Data at Scale: The Database Dilemma
Perhaps the most challenging aspect of performance optimization for growing user bases revolves around data. Traditional relational databases, while excellent for ACID compliance, often struggle under extreme read/write loads and horizontal scaling. A report by MongoDB in 2023 indicated that over 40% of enterprises are now using multiple database types, moving away from a “one size fits all” approach. This polyglot persistence isn’t just about buzzwords; it’s a strategic imperative. For instance, if your application has a high volume of unstructured data, like user-generated content or IoT sensor readings, trying to cram that into a traditional SQL database will lead to performance bottlenecks and operational headaches. A document database like MongoDB or a key-value store like Redis (for caching) is far more appropriate. For real-time analytics on massive datasets, a columnar database or data warehouse solution like Amazon Redshift or Google BigQuery is essential. My experience has shown that the biggest performance killers often hide in the database layer. We had a social media startup that was experiencing severe slowdowns during peak hours, particularly when users were fetching their feeds. Their monolithic PostgreSQL database was groaning under the load. We implemented a strategy where user profiles and posts were moved to a Apache Cassandra cluster for its incredible write scalability, while still using PostgreSQL for transactional data like payments. We also introduced Redis for session management and hot data caching. This multi-database approach, while more complex initially, allowed them to handle tens of thousands of concurrent users with sub-50ms feed retrieval times, a feat impossible with their previous setup. The right database for the right job, that’s the mantra.
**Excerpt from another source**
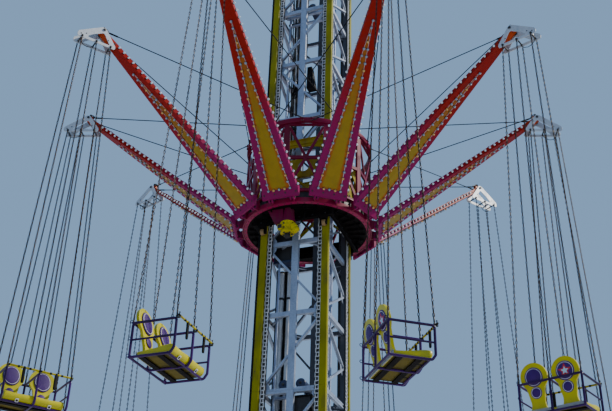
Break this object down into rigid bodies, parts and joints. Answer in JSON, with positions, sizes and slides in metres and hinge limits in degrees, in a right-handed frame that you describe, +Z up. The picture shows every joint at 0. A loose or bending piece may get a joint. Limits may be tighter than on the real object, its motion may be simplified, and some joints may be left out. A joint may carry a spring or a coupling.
{
  "type": "tower swing ride",
  "caption": "Lattice mast with a climbing carriage and a turning carousel of raised arms, double chairs on chains at their tips.",
  "frame": {"origin": "centre of the base plate's underside, on the mast's axis", "axes": "+Z up along the mast, X and Y square to its faces, -Y the face that the picture shows"},
  "size_m": [11.8756, 12.236, 30.3936],
  "materials": {
    "galvanised": "galvanised steel, dull",
    "yellow": "gloss paint, worn",
    "magenta": "gloss paint, fading to dark red",
    "violet": "gloss paint",
    "shell": "gloss moulded shell"
  },
  "bodies": {
    "tower": {"base_frame": "galvanised", "mast_foot": "galvanised", "mast_section_1": "galvanised", "mast_section_2": "galvanised", "mast_section_3": "galvanised", "mast_section_4": "galvanised", "mast_section_5": "galvanised", "mast_head": "galvanised", "guide_rail_1": "yellow", "guide_rail_2": "yellow", "guide_rail_3": "yellow", "guide_rail_4": "yellow"},
    "carriage": {"carriage_frame": "yellow", "turning_drive": "yellow"},
    "carousel": {"drum": "magenta", "crown_cage": "magenta", "arm_1": "magenta", "arm_2": "magenta", "arm_3": "magenta", "arm_4": "magenta", "arm_5": "magenta", "arm_6": "magenta", "arm_7": "magenta", "arm_8": "magenta", "arm_9": "magenta", "arm_10": "magenta"},
    "roller_1": {"guide_roller_1": "galvanised"},
    "roller_2": {"guide_roller_2": "galvanised"},
    "roller_3": {"guide_roller_3": "galvanised"},
    "roller_4": {"guide_roller_4": "galvanised"},
    "chair_1": {"chair_frame_1": "violet", "seats_1": "shell"},
    "lap_bar_1_body": {"lap_bar_1": "yellow"},
    "chair_2": {"chair_frame_2": "violet", "seats_2": "shell"},
    "lap_bar_2_body": {"lap_bar_2": "yellow"},
    "chair_3": {"chair_frame_3": "violet", "seats_3": "shell"},
    "lap_bar_3_body": {"lap_bar_3": "yellow"},
    "chair_4": {"chair_frame_4": "violet", "seats_4": "shell"},
    "lap_bar_4_body": {"lap_bar_4": "yellow"},
    "chair_5": {"chair_frame_5": "violet", "seats_5": "shell"},
    "lap_bar_5_body": {"lap_bar_5": "yellow"},
    "chair_6": {"chair_frame_6": "violet", "seats_6": "shell"},
    "lap_bar_6_body": {"lap_bar_6": "yellow"},
    "chair_7": {"chair_frame_7": "violet", "seats_7": "shell"},
    "lap_bar_7_body": {"lap_bar_7": "yellow"},
    "chair_8": {"chair_frame_8": "violet", "seats_8": "shell"},
    "lap_bar_8_body": {"lap_bar_8": "yellow"},
    "chair_9": {"chair_frame_9": "violet", "seats_9": "shell"},
    "lap_bar_9_body": {"lap_bar_9": "yellow"},
    "chair_10": {"chair_frame_10": "violet", "seats_10": "shell"},
    "lap_bar_10_body": {"lap_bar_10": "yellow"}
  },
  "joints": [
    {"name": "carriage_lift", "type": "slide", "parent": "tower", "child": "carriage", "axis": [0, 0, 1], "range_m": [-6.9, 13.3]},
    {"name": "carousel_turn", "type": "hinge", "parent": "carriage", "child": "carousel", "pos_m": [0, 0, 12.51], "axis": [0, 0, 1], "continuous": true},
    {"name": "roller_1_spin", "type": "hinge", "parent": "carriage", "child": "roller_1", "pos_m": [-0.71, -0.8553, 12.23], "axis": [1, 0, 0], "continuous": true},
    {"name": "roller_2_spin", "type": "hinge", "parent": "carriage", "child": "roller_2", "pos_m": [0.71, -0.8553, 12.23], "axis": [1, 0, 0], "continuous": true},
    {"name": "roller_3_spin", "type": "hinge", "parent": "carriage", "child": "roller_3", "pos_m": [0.71, 0.8553, 12.23], "axis": [1, 0, 0], "continuous": true},
    {"name": "roller_4_spin", "type": "hinge", "parent": "carriage", "child": "roller_4", "pos_m": [-0.71, 0.8553, 12.23], "axis": [1, 0, 0], "continuous": true},
    {"name": "chair_1_swing", "type": "hinge", "parent": "carousel", "child": "chair_1", "pos_m": [0, -5.41, 15.68], "axis": [-1, 0, 0], "range_deg": [-4, 45]},
    {"name": "lap_bar_1_lift", "type": "slide", "parent": "chair_1", "child": "lap_bar_1_body", "axis": [0, 0, 1], "range_m": [0, 0.4]},
    {"name": "chair_2_swing", "type": "hinge", "parent": "carousel", "child": "chair_2", "pos_m": [3.1799, -4.3768, 15.68], "axis": [-0.809, -0.5878, 0], "range_deg": [-4, 45]},
    {"name": "lap_bar_2_lift", "type": "slide", "parent": "chair_2", "child": "lap_bar_2_body", "axis": [0, 0, 1], "range_m": [0, 0.4]},
    {"name": "chair_3_swing", "type": "hinge", "parent": "carousel", "child": "chair_3", "pos_m": [5.1452, -1.6718, 15.68], "axis": [-0.309, -0.9511, 0], "range_deg": [-4, 45]},
    {"name": "lap_bar_3_lift", "type": "slide", "parent": "chair_3", "child": "lap_bar_3_body", "axis": [0, 0, 1], "range_m": [0, 0.4]},
    {"name": "chair_4_swing", "type": "hinge", "parent": "carousel", "child": "chair_4", "pos_m": [5.1452, 1.6718, 15.68], "axis": [0.309, -0.9511, 0], "range_deg": [-4, 45]},
    {"name": "lap_bar_4_lift", "type": "slide", "parent": "chair_4", "child": "lap_bar_4_body", "axis": [0, 0, 1], "range_m": [0, 0.4]},
    {"name": "chair_5_swing", "type": "hinge", "parent": "carousel", "child": "chair_5", "pos_m": [3.1799, 4.3768, 15.68], "axis": [0.809, -0.5878, 0], "range_deg": [-4, 45]},
    {"name": "lap_bar_5_lift", "type": "slide", "parent": "chair_5", "child": "lap_bar_5_body", "axis": [0, 0, 1], "range_m": [0, 0.4]},
    {"name": "chair_6_swing", "type": "hinge", "parent": "carousel", "child": "chair_6", "pos_m": [0, 5.41, 15.68], "axis": [1, 0, 0], "range_deg": [-4, 45]},
    {"name": "lap_bar_6_lift", "type": "slide", "parent": "chair_6", "child": "lap_bar_6_body", "axis": [0, 0, 1], "range_m": [0, 0.4]},
    {"name": "chair_7_swing", "type": "hinge", "parent": "carousel", "child": "chair_7", "pos_m": [-3.1799, 4.3768, 15.68], "axis": [0.809, 0.5878, 0], "range_deg": [-4, 45]},
    {"name": "lap_bar_7_lift", "type": "slide", "parent": "chair_7", "child": "lap_bar_7_body", "axis": [0, 0, 1], "range_m": [0, 0.4]},
    {"name": "chair_8_swing", "type": "hinge", "parent": "carousel", "child": "chair_8", "pos_m": [-5.1452, 1.6718, 15.68], "axis": [0.309, 0.9511, 0], "range_deg": [-4, 45]},
    {"name": "lap_bar_8_lift", "type": "slide", "parent": "chair_8", "child": "lap_bar_8_body", "axis": [0, 0, 1], "range_m": [0, 0.4]},
    {"name": "chair_9_swing", "type": "hinge", "parent": "carousel", "child": "chair_9", "pos_m": [-5.1452, -1.6718, 15.68], "axis": [-0.309, 0.9511, 0], "range_deg": [-4, 45]},
    {"name": "lap_bar_9_lift", "type": "slide", "parent": "chair_9", "child": "lap_bar_9_body", "axis": [0, 0, 1], "range_m": [0, 0.4]},
    {"name": "chair_10_swing", "type": "hinge", "parent": "carousel", "child": "chair_10", "pos_m": [-3.1799, -4.3768, 15.68], "axis": [-0.809, 0.5878, 0], "range_deg": [-4, 45]},
    {"name": "lap_bar_10_lift", "type": "slide", "parent": "chair_10", "child": "lap_bar_10_body", "axis": [0, 0, 1], "range_m": [0, 0.4]}
  ]
}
Where I Disagree with Conventional Wisdom
Everyone talks about observability and monitoring. “You can’t optimize what you can’t measure!” they shout. And yes, logging, metrics, and tracing are absolutely critical. But here’s where I part ways: many teams treat observability as a reactive bandage, a tool to figure out why things broke after they’ve already broken. This is a mistake. I believe proactive, predictive performance modeling is undervalued and underutilized. Instead of just setting up alerts for CPU spikes, we should be building sophisticated models that predict user load patterns, anticipate infrastructure needs weeks in advance, and even simulate potential failure points. Why wait for production to break when you can simulate the break in a controlled environment? Tools like k6 or JMeter are great for basic load testing, but we need to move beyond simple RPS (requests per second) benchmarks. We need to simulate complex user journeys, varying network conditions, and even adversarial attacks. My firm recently implemented a “chaos engineering” practice inspired by Netflix’s approach. We intentionally injected latency, terminated random instances, and even degraded network paths in staging environments. The goal wasn’t to break things, but to build resilience into the system from the ground up. This proactive stance, anticipating failure rather than just reacting to it, is the true differentiator for sustained growth. It’s an investment, yes, but far cheaper than a full-blown outage during your peak traffic.
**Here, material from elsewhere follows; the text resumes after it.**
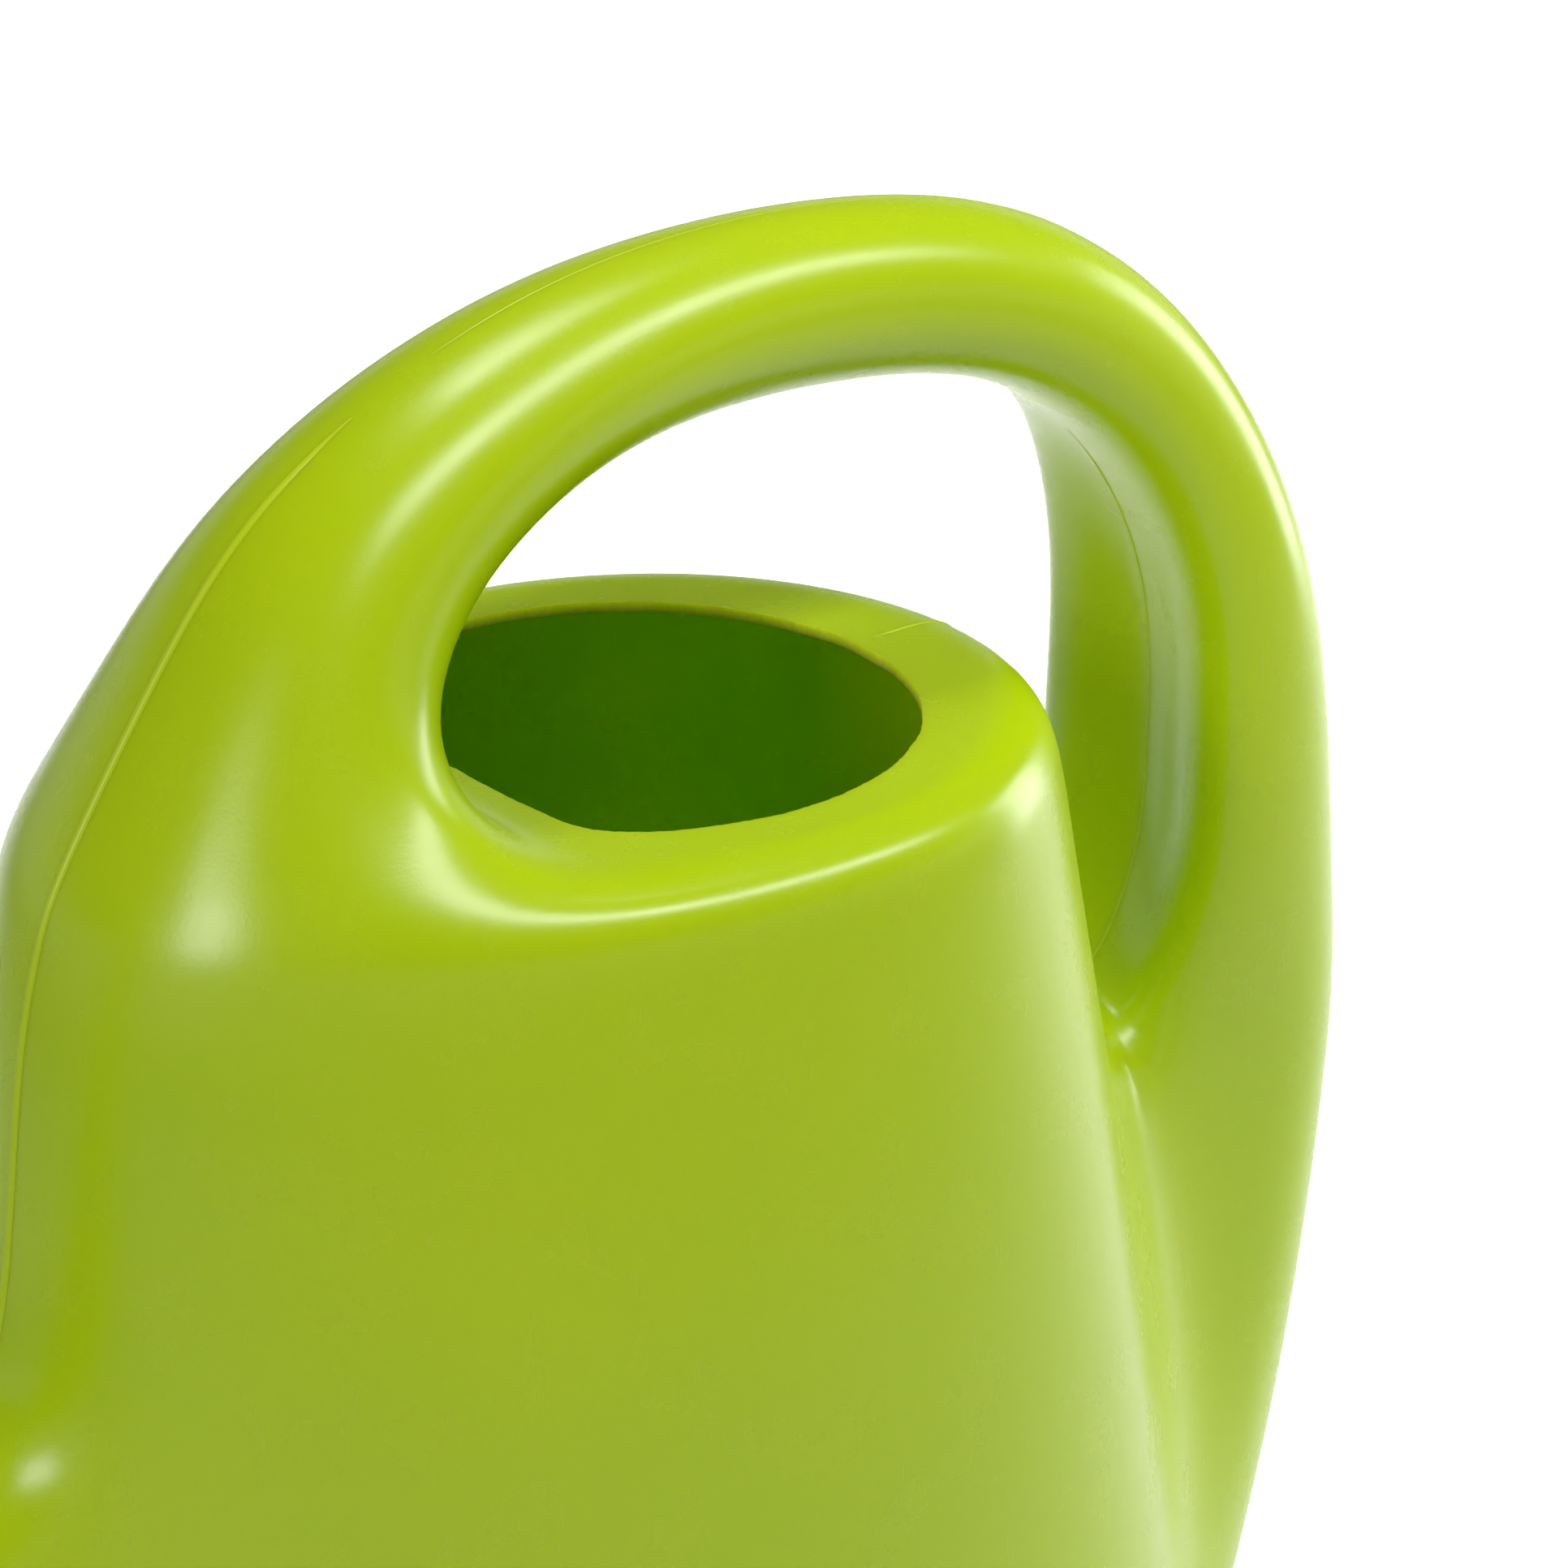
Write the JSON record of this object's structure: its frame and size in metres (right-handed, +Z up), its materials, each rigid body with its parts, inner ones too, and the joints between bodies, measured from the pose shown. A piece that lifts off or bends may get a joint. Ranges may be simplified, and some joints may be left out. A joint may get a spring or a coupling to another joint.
{
  "type": "watering can",
  "caption": "Blow-moulded garden watering can with a loop handle over a round filler mouth, a hand slot at the back, and a rose that turns and pulls off.",
  "frame": {"origin": "on the ground, under the axis of the round filler mouth, on the flat foot of the can", "axes": "+Z up, spout towards -X, handle towards +X, symmetric across Y = 0"},
  "size_m": [0.5488, 0.1874, 0.3667],
  "materials": {
    "can_body": "satin blow-moulded polyethylene, lime green",
    "rose": "satin injection-moulded plastic, lime green",
    "seal": "matt black rubber"
  },
  "bodies": {
    "can": {"body_shell": "can_body"},
    "seal": {"rose_seal": "seal"},
    "rose": {"rose_funnel": "rose", "rose_face": "rose"}
  },
  "joints": [
    {"name": "rose_pull_off", "type": "slide", "parent": "can", "child": "seal", "axis": [-0.6428, 0, 0.766], "range_m": [0, 0.04]},
    {"name": "rose_turn", "type": "hinge", "parent": "seal", "child": "rose", "pos_m": [-0.318, 0, 0.303], "axis": [-0.6428, 0, 0.766], "continuous": true}
  ]
}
The journey of performance optimization for growing user bases is continuous, demanding a proactive and adaptive mindset. It’s not just about fixing problems; it’s about building systems that anticipate and gracefully handle the demands of millions. Embrace these architectural shifts, invest in the right tools, and remember that every millisecond and every user interaction contributes to your long-term success. For instance, understanding how to scale your servers efficiently can drastically impact your operational costs and user experience. Similarly, exploring solutions like AWS Lambda for scaling can provide the elasticity needed for unpredictable growth.
What is horizontal scaling, and why is it important for a growing user base?
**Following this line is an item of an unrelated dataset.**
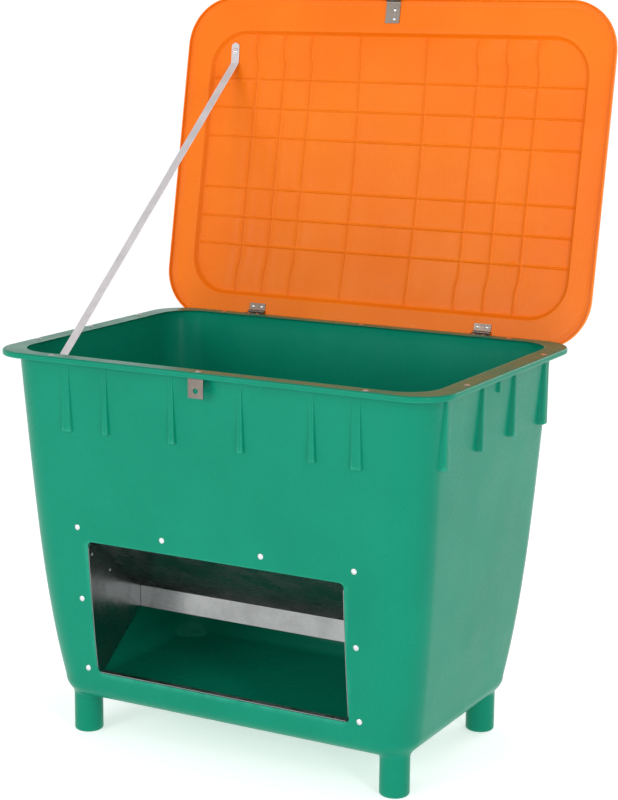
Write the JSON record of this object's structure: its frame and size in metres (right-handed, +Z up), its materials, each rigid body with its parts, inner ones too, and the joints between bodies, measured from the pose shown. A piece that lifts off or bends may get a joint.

Horizontal scaling involves adding more machines to your existing pool of servers, distributing the load across them. This is crucial for a growing user base because it allows you to increase capacity by simply adding more commodity hardware, rather than upgrading individual, more expensive machines (vertical scaling). It provides greater fault tolerance and flexibility, ensuring that if one server fails, others can pick up the slack without impacting user experience.
How do microservices aid performance optimization for large user bases?
Microservices break down a large application into smaller, independent services, each running in its own process and communicating via APIs. For large user bases, this aids performance by allowing individual services to be scaled independently based on their specific demand. If your authentication service is under heavy load, you can scale just that service without affecting other parts of your application, leading to more efficient resource utilization and better overall performance and resilience.
What role do Content Delivery Networks (CDNs) play in global performance optimization?
CDNs are networks of geographically distributed servers that cache web content (images, videos, HTML, etc.) closer to end-users. Their role in global performance optimization is to reduce latency by serving content from a server physically nearer to the user, minimizing the distance data has to travel. This significantly improves page load times and user experience for a globally dispersed user base.
When should I consider serverless architecture for my application?
You should consider serverless architecture for tasks that are event-driven, have unpredictable usage patterns, or are highly scalable and ephemeral. Examples include processing image uploads, running backend APIs, handling IoT data, or executing scheduled jobs. Serverless functions (like AWS Lambda) automatically scale and only charge you for the compute time consumed, making them cost-effective and efficient for workloads with varying demands.
Is it always necessary to use multiple database types (polyglot persistence) for a growing application?
While not always necessary, adopting polyglot persistence (using multiple database types) becomes increasingly beneficial and often essential as an application’s user base and data complexity grow. Different database types are optimized for different data models and access patterns. For example, a relational database might handle transactional data, while a NoSQL document database handles user profiles, and a graph database manages social connections. This specialized approach ensures optimal performance and scalability for each data type, preventing a single database from becoming a bottleneck.